Arnold & Porter Wins Dismissal of Digital Fingerprinting Patent Infringement Claims Against Google

September 29, 2015

SAN FRANCISCO, September 29, 2015 -- Arnold & Porter LLP recently obtained the summary dismissal of a federal lawsuit brought by a company alleging Google Inc. infringed five patents related to digital fingerprinting techniques. California's U.S. District Court Judge Yvonne Gonzalez Rogers invalidated the patents under 35 U.S.C. § 101 following the U.S. Supreme Court's ruling in Alice Corp. Pty. Ltd. v. CLS Bank International that abstract ideas implemented using generic computer components are not patent-eligible.

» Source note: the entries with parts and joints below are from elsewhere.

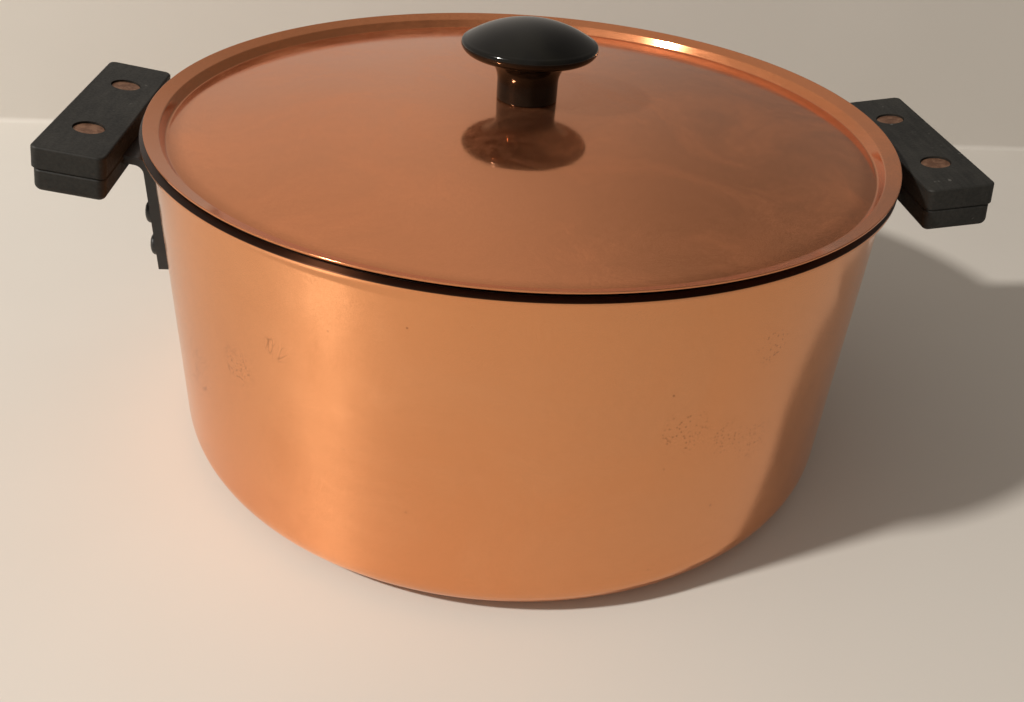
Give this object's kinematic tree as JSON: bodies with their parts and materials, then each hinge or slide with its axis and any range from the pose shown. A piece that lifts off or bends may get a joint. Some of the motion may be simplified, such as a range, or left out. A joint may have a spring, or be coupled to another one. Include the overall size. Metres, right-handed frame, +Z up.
{
  "type": "two-handled saucepan",
  "caption": "Round straight-walled copper cooking pot with a lipped rim, a dished lid with a mushroom knob, and short black side grips riveted to steel straps.",
  "frame": {"origin": "centre of the flat base, on the surface the pot stands on", "axes": "+Z up along the pot's axis, +X through the middle of one handle"},
  "size_m": [0.2476, 0.2038, 0.1197],
  "materials": {
    "copper": "polished",
    "bright_steel": "satin",
    "aged_copper": "satin",
    "black_steel": "satin",
    "grip_black": "matte",
    "knob_black": "gloss",
    "brass": "satin",
    "plated_steel": "satin"
  },
  "bodies": {
    "pot": {"pot_shell": "copper", "pot_lining": "bright_steel", "left_tang": "black_steel", "left_upper_scale": "grip_black", "left_lower_scale": "grip_black", "left_front_rivet_upper_half": "aged_copper", "left_front_rivet_lower_half": "aged_copper", "left_strap_rivet_front_upper": "black_steel", "left_strap_rivet_front_lower": "black_steel", "left_rear_rivet_upper_half": "aged_copper", "left_rear_rivet_lower_half": "aged_copper", "left_strap_rivet_rear_upper": "black_steel", "left_strap_rivet_rear_lower": "black_steel", "right_tang": "black_steel", "right_upper_scale": "grip_black", "right_lower_scale": "grip_black", "right_front_rivet_upper_half": "aged_copper", "right_front_rivet_lower_half": "aged_copper", "right_strap_rivet_front_upper": "black_steel", "right_strap_rivet_front_lower": "black_steel", "right_rear_rivet_upper_half": "aged_copper", "right_rear_rivet_lower_half": "aged_copper", "right_strap_rivet_rear_upper": "black_steel", "right_strap_rivet_rear_lower": "black_steel"},
    "lid": {"lid_shell": "copper", "lid_lining": "bright_steel", "knob": "knob_black", "knob_insert": "brass", "knob_screw": "plated_steel", "knob_washer": "plated_steel"}
  },
  "joints": [
    {"name": "lid_lift", "type": "slide", "parent": "pot", "child": "lid", "axis": [0, 0, 1], "range_m": [0, 0.06]}
  ]
}
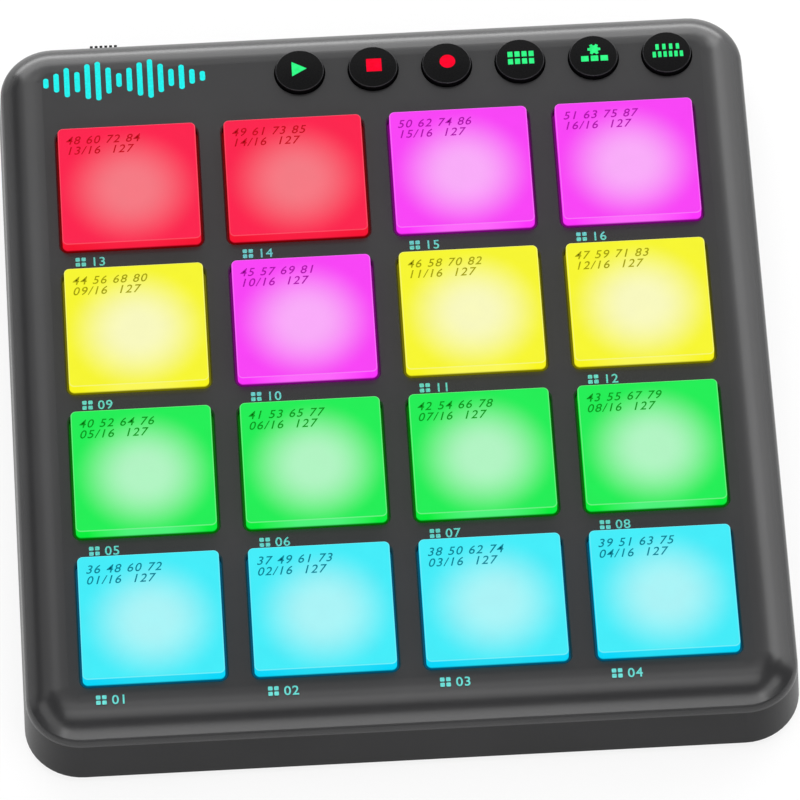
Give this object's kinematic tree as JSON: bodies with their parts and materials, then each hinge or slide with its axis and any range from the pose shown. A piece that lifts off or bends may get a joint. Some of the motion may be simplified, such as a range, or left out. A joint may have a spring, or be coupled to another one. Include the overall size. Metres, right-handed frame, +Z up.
{
  "type": "midi pad controller",
  "caption": "Low square desktop pad controller with lit drum pads, a row of round buttons, a power slide switch, a USB-C socket and a MIDI jack.",
  "frame": {"origin": "on the table, under the middle of the housing's outline", "axes": "+X to the player's right, +Y away from the player towards the sockets, +Z up out of the pads"},
  "size_m": [0.1544, 0.1678, 0.0212],
  "materials": {
    "housing_plastic": "fine satin moulded plastic, dark grey",
    "button_plastic": "black plastic, half gloss",
    "black_plastic": "black moulded plastic",
    "white_plastic": "off-white moulded plastic",
    "sensor_film": "printed polyester film, dark",
    "circuit_board": "green solder mask",
    "led_package": "white lamp package",
    "chip_resin": "black epoxy",
    "plated_steel": "bright plated steel",
    "screw_steel": "dark zinc plate",
    "battery_foil": "laminated foil pouch",
    "foam_tape": "double-sided foam tape",
    "red_wire": "red insulation",
    "black_rubber": "black rubber",
    "light_pipe_green": "milky clear plastic, lit green",
    "light_pipe_red": "milky clear plastic, lit red",
    "pad_red": "translucent silicone, lit red",
    "pad_magenta": "translucent silicone, lit magenta",
    "pad_yellow": "translucent silicone, lit yellow",
    "pad_green": "translucent silicone, lit green",
    "pad_cyan": "translucent silicone, lit cyan"
  },
  "bodies": {
    "housing": {"top_housing": "housing_plastic", "bottom_housing": "housing_plastic", "pad_frame": "black_plastic", "sensor_film": "sensor_film", "main_board": "circuit_board", "pad_leds": "led_package", "button_leds": "led_package", "tact_switch_bodies": "black_plastic", "board_chips": "chip_resin", "wireless_module": "plated_steel", "usb_socket_shell": "plated_steel", "usb_socket_tongue": "black_plastic", "midi_jack": "black_plastic", "slide_switch_body": "plated_steel", "battery": "battery_foil", "battery_tape": "foam_tape", "battery_socket": "white_plastic", "battery_wire_red": "red_wire", "battery_wire_black": "black_rubber", "housing_screws": "screw_steel", "board_screws": "screw_steel", "rubber_feet": "black_rubber"},
    "power_switch": {"power_knob": "black_plastic", "slide_switch_lever": "black_plastic"},
    "pad_1_body": {"pad_1": "pad_cyan"},
    "pad_2_body": {"pad_2": "pad_cyan"},
    "pad_3_body": {"pad_3": "pad_cyan"},
    "pad_4_body": {"pad_4": "pad_cyan"},
    "pad_5_body": {"pad_5": "pad_green"},
    "pad_6_body": {"pad_6": "pad_green"},
    "pad_7_body": {"pad_7": "pad_green"},
    "pad_8_body": {"pad_8": "pad_green"},
    "pad_9_body": {"pad_9": "pad_yellow"},
    "pad_10_body": {"pad_10": "pad_magenta"},
    "pad_11_body": {"pad_11": "pad_yellow"},
    "pad_12_body": {"pad_12": "pad_yellow"},
    "pad_13_body": {"pad_13": "pad_red"},
    "pad_14_body": {"pad_14": "pad_red"},
    "pad_15_body": {"pad_15": "pad_magenta"},
    "pad_16_body": {"pad_16": "pad_magenta"},
    "play_button": {"play_cap": "button_plastic", "play_light_pipe": "light_pipe_green", "play_plunger": "white_plastic"},
    "stop_button": {"stop_cap": "button_plastic", "stop_light_pipe": "light_pipe_red", "stop_plunger": "white_plastic"},
    "record_button": {"record_cap": "button_plastic", "record_light_pipe": "light_pipe_red", "record_plunger": "white_plastic"},
    "bank_button": {"bank_cap": "button_plastic", "bank_light_pipe": "light_pipe_green", "bank_plunger": "white_plastic"},
    "shift_button": {"shift_cap": "button_plastic", "shift_light_pipe": "light_pipe_green", "shift_plunger": "white_plastic"},
    "repeat_button": {"repeat_cap": "button_plastic", "repeat_light_pipe": "light_pipe_green", "repeat_plunger": "white_plastic"}
  },
  "joints": [
    {"name": "pad_1_press", "type": "slide", "parent": "housing", "child": "pad_1_body", "axis": [0, 0, -1], "range_m": [0, 0.001], "stiffness_N_per_m": 800},
    {"name": "pad_2_press", "type": "slide", "parent": "housing", "child": "pad_2_body", "axis": [0, 0, -1], "range_m": [0, 0.001], "stiffness_N_per_m": 800},
    {"name": "pad_3_press", "type": "slide", "parent": "housing", "child": "pad_3_body", "axis": [0, 0, -1], "range_m": [0, 0.001], "stiffness_N_per_m": 800},
    {"name": "pad_4_press", "type": "slide", "parent": "housing", "child": "pad_4_body", "axis": [0, 0, -1], "range_m": [0, 0.001], "stiffness_N_per_m": 800},
    {"name": "pad_5_press", "type": "slide", "parent": "housing", "child": "pad_5_body", "axis": [0, 0, -1], "range_m": [0, 0.001], "stiffness_N_per_m": 800},
    {"name": "pad_6_press", "type": "slide", "parent": "housing", "child": "pad_6_body", "axis": [0, 0, -1], "range_m": [0, 0.001], "stiffness_N_per_m": 800},
    {"name": "pad_7_press", "type": "slide", "parent": "housing", "child": "pad_7_body", "axis": [0, 0, -1], "range_m": [0, 0.001], "stiffness_N_per_m": 800},
    {"name": "pad_8_press", "type": "slide", "parent": "housing", "child": "pad_8_body", "axis": [0, 0, -1], "range_m": [0, 0.001], "stiffness_N_per_m": 800},
    {"name": "pad_9_press", "type": "slide", "parent": "housing", "child": "pad_9_body", "axis": [0, 0, -1], "range_m": [0, 0.001], "stiffness_N_per_m": 800},
    {"name": "pad_10_press", "type": "slide", "parent": "housing", "child": "pad_10_body", "axis": [0, 0, -1], "range_m": [0, 0.001], "stiffness_N_per_m": 800},
    {"name": "pad_11_press", "type": "slide", "parent": "housing", "child": "pad_11_body", "axis": [0, 0, -1], "range_m": [0, 0.001], "stiffness_N_per_m": 800},
    {"name": "pad_12_press", "type": "slide", "parent": "housing", "child": "pad_12_body", "axis": [0, 0, -1], "range_m": [0, 0.001], "stiffness_N_per_m": 800},
    {"name": "pad_13_press", "type": "slide", "parent": "housing", "child": "pad_13_body", "axis": [0, 0, -1], "range_m": [0, 0.001], "stiffness_N_per_m": 800},
    {"name": "pad_14_press", "type": "slide", "parent": "housing", "child": "pad_14_body", "axis": [0, 0, -1], "range_m": [0, 0.001], "stiffness_N_per_m": 800},
    {"name": "pad_15_press", "type": "slide", "parent": "housing", "child": "pad_15_body", "axis": [0, 0, -1], "range_m": [0, 0.001], "stiffness_N_per_m": 800},
    {"name": "pad_16_press", "type": "slide", "parent": "housing", "child": "pad_16_body", "axis": [0, 0, -1], "range_m": [0, 0.001], "stiffness_N_per_m": 800},
    {"name": "play_press", "type": "slide", "parent": "housing", "child": "play_button", "axis": [0, 0, -1], "range_m": [0, 0.0005], "stiffness_N_per_m": 250},
    {"name": "stop_press", "type": "slide", "parent": "housing", "child": "stop_button", "axis": [0, 0, -1], "range_m": [0, 0.0005], "stiffness_N_per_m": 250},
    {"name": "record_press", "type": "slide", "parent": "housing", "child": "record_button", "axis": [0, 0, -1], "range_m": [0, 0.0005], "stiffness_N_per_m": 250},
    {"name": "bank_press", "type": "slide", "parent": "housing", "child": "bank_button", "axis": [0, 0, -1], "range_m": [0, 0.0005], "stiffness_N_per_m": 250},
    {"name": "shift_press", "type": "slide", "parent": "housing", "child": "shift_button", "axis": [0, 0, -1], "range_m": [0, 0.0005], "stiffness_N_per_m": 250},
    {"name": "repeat_press", "type": "slide", "parent": "housing", "child": "repeat_button", "axis": [0, 0, -1], "range_m": [0, 0.0005], "stiffness_N_per_m": 250},
    {"name": "power_slide", "type": "slide", "parent": "housing", "child": "power_switch", "axis": [1, 0, 0], "range_m": [0, 0.002]}
  ]
}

In granting Google's motion for judgment on the pleadings, the court found that the asserted claims did not involve an inventive concept. Rather, they were directed to routine computer components and methods, not unlike general purpose computers and databases, to more efficiently accomplish a task capable of human performance. Simply adding limitations involving the use of general purpose computer components to an otherwise abstract concept, the court determined, does not add up to an inventive concept that can be patented.

The firm’s legal team for Google Inc. included Michael Berta and Nicholas Lee.  The case is Blue Spike LLC v. Google Inc., case number 4:14-cv-01650, in the U.S. District Court for the Northern District of California.